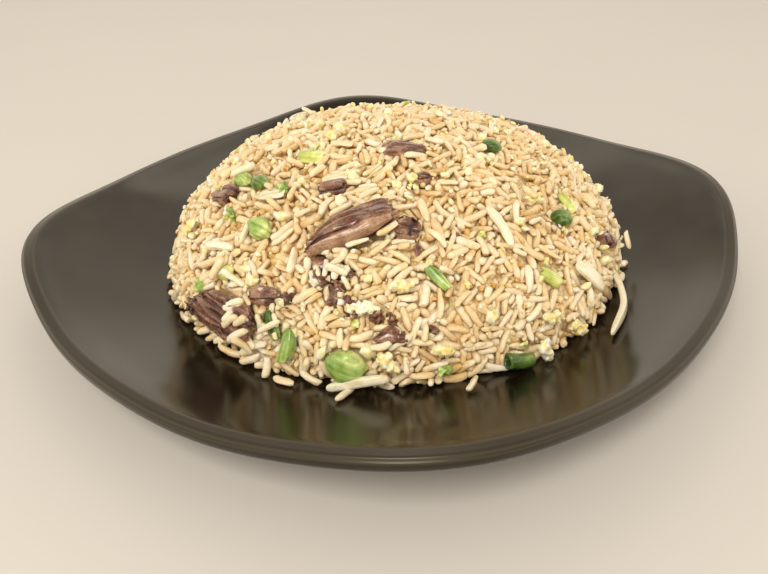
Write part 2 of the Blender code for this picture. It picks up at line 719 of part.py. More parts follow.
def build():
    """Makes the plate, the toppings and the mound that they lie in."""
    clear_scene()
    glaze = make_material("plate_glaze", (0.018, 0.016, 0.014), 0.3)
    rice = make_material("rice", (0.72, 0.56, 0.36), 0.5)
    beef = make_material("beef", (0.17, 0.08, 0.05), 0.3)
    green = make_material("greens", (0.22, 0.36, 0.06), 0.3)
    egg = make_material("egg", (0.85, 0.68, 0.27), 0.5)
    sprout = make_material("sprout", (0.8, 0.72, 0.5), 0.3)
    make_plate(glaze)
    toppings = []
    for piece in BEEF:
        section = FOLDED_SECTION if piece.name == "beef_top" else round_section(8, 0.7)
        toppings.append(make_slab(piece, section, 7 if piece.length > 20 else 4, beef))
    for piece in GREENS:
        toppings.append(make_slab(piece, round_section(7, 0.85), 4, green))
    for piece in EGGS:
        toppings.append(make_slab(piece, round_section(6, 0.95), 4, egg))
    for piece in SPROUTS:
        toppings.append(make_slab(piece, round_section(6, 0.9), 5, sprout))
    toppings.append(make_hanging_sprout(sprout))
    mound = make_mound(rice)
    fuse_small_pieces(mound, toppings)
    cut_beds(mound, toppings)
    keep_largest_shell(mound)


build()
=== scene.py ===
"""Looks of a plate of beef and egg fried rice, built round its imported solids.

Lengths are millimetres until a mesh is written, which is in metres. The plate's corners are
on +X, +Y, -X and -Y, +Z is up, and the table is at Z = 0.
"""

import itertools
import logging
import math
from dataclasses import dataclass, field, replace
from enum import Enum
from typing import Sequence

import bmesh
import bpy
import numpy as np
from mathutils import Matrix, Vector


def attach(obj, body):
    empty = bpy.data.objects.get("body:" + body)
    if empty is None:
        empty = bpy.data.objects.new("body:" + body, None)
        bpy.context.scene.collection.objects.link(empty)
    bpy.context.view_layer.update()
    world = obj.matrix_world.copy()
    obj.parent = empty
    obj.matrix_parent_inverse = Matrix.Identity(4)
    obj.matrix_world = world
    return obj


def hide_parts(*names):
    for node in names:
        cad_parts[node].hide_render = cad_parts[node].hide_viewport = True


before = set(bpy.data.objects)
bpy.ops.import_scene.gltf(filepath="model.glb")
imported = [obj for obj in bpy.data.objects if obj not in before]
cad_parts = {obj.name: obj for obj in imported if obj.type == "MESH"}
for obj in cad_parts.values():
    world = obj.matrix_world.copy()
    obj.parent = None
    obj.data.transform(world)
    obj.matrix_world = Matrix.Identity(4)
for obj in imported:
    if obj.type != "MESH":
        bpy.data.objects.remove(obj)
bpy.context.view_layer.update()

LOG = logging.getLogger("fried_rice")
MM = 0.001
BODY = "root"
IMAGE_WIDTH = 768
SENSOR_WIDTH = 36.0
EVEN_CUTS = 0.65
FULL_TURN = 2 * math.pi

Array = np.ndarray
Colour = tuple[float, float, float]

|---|

Goal:
Please reproduce each line exactly as written.

Exercise result:
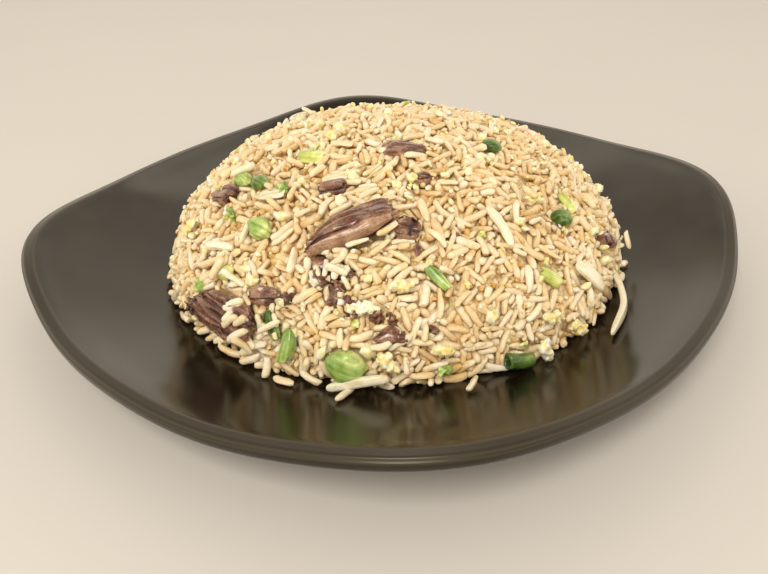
Write part 2 of the Blender code for this picture. It picks up at line 719 of part.py. More parts follow.
def build():
    """Makes the plate, the toppings and the mound that they lie in."""
    clear_scene()
    glaze = make_material("plate_glaze", (0.018, 0.016, 0.014), 0.3)
    rice = make_material("rice", (0.72, 0.56, 0.36), 0.5)
    beef = make_material("beef", (0.17, 0.08, 0.05), 0.3)
    green = make_material("greens", (0.22, 0.36, 0.06), 0.3)
    egg = make_material("egg", (0.85, 0.68, 0.27), 0.5)
    sprout = make_material("sprout", (0.8, 0.72, 0.5), 0.3)
    make_plate(glaze)
    toppings = []
    for piece in BEEF:
        section = FOLDED_SECTION if piece.name == "beef_top" else round_section(8, 0.7)
        toppings.append(make_slab(piece, section, 7 if piece.length > 20 else 4, beef))
    for piece in GREENS:
        toppings.append(make_slab(piece, round_section(7, 0.85), 4, green))
    for piece in EGGS:
        toppings.append(make_slab(piece, round_section(6, 0.95), 4, egg))
    for piece in SPROUTS:
        toppings.append(make_slab(piece, round_section(6, 0.9), 5, sprout))
    toppings.append(make_hanging_sprout(sprout))
    mound = make_mound(rice)
    fuse_small_pieces(mound, toppings)
    cut_beds(mound, toppings)
    keep_largest_shell(mound)


build()
=== scene.py ===
"""Looks of a plate of beef and egg fried rice, built round its imported solids.

Lengths are millimetres until a mesh is written, which is in metres. The plate's corners are
on +X, +Y, -X and -Y, +Z is up, and the table is at Z = 0.
"""

import itertools
import logging
import math
from dataclasses import dataclass, field, replace
from enum import Enum
from typing import Sequence

import bmesh
import bpy
import numpy as np
from mathutils import Matrix, Vector


def attach(obj, body):
    empty = bpy.data.objects.get("body:" + body)
    if empty is None:
        empty = bpy.data.objects.new("body:" + body, None)
        bpy.context.scene.collection.objects.link(empty)
    bpy.context.view_layer.update()
    world = obj.matrix_world.copy()
    obj.parent = empty
    obj.matrix_parent_inverse = Matrix.Identity(4)
    obj.matrix_world = world
    return obj


def hide_parts(*names):
    for node in names:
        cad_parts[node].hide_render = cad_parts[node].hide_viewport = True


before = set(bpy.data.objects)
bpy.ops.import_scene.gltf(filepath="model.glb")
imported = [obj for obj in bpy.data.objects if obj not in before]
cad_parts = {obj.name: obj for obj in imported if obj.type == "MESH"}
for obj in cad_parts.values():
    world = obj.matrix_world.copy()
    obj.parent = None
    obj.data.transform(world)
    obj.matrix_world = Matrix.Identity(4)
for obj in imported:
    if obj.type != "MESH":
        bpy.data.objects.remove(obj)
bpy.context.view_layer.update()

LOG = logging.getLogger("fried_rice")
MM = 0.001
BODY = "root"
IMAGE_WIDTH = 768
SENSOR_WIDTH = 36.0
EVEN_CUTS = 0.65
FULL_TURN = 2 * math.pi

Array = np.ndarray
Colour = tuple[float, float, float]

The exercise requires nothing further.